MONOPOLY, OR OPPORTUNITY?

Gentlemen say, they have been saying for a long time, and, therefore, I assume that they believe, that trusts are inevitable. They don't say that big business is inevitable. They don't say merely that the elaboration of business upon a great co-operative scale is characteristic of our time and has come about by the natural operation of modern civilization. We would admit that. But they say that the particular kind of combinations that are now controlling our economic development came into existence naturally and were inevitable; and that, therefore, we have to accept them as unavoidable and administer our development through them. They take the analogy of the railways. The railways were clearly inevitable if we were to have transportation, but railways after they are once built stay put. You can't transfer a railroad at convenience; and you can't shut up one part of it and work another part. It is in the nature of what economists, those tedious persons, call natural monopolies; simply because the whole circumstances of their use are so stiff that you can't alter them. Such are the analogies which these gentlemen choose when they discuss the modern trust.

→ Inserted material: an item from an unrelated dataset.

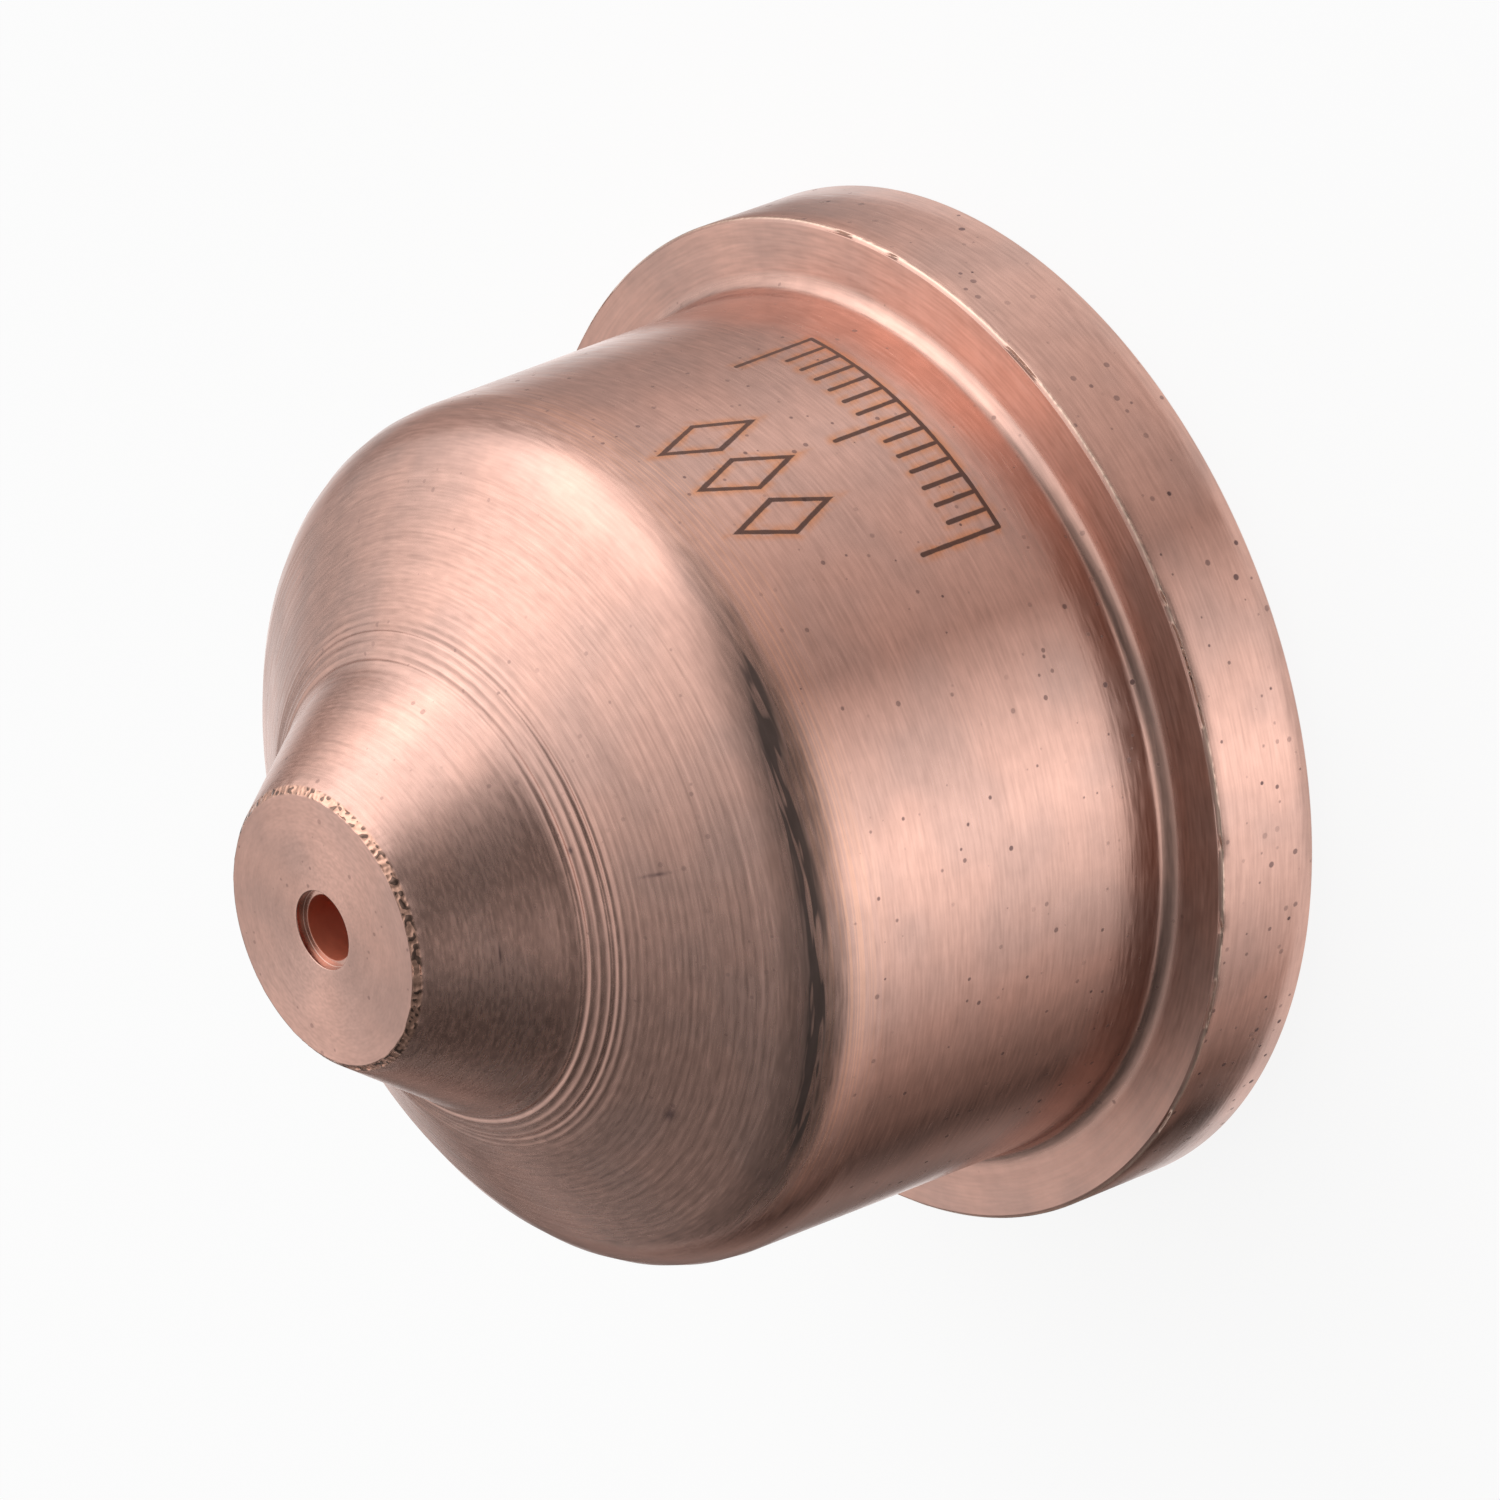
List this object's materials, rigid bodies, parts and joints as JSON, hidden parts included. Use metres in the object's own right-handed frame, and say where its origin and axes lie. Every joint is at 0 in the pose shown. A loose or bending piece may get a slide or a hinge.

I admit the popularity of the theory that the trusts have come about through the natural development of business conditions in the United States, and that it is a mistake to try to oppose the processes by which they have been built up, because those processes belong to the very nature of business in our time, and that therefore the only thing we can do, and the only thing we ought to attempt to do, is to accept them as inevitable arrangements and make the best out of it that we can by regulation.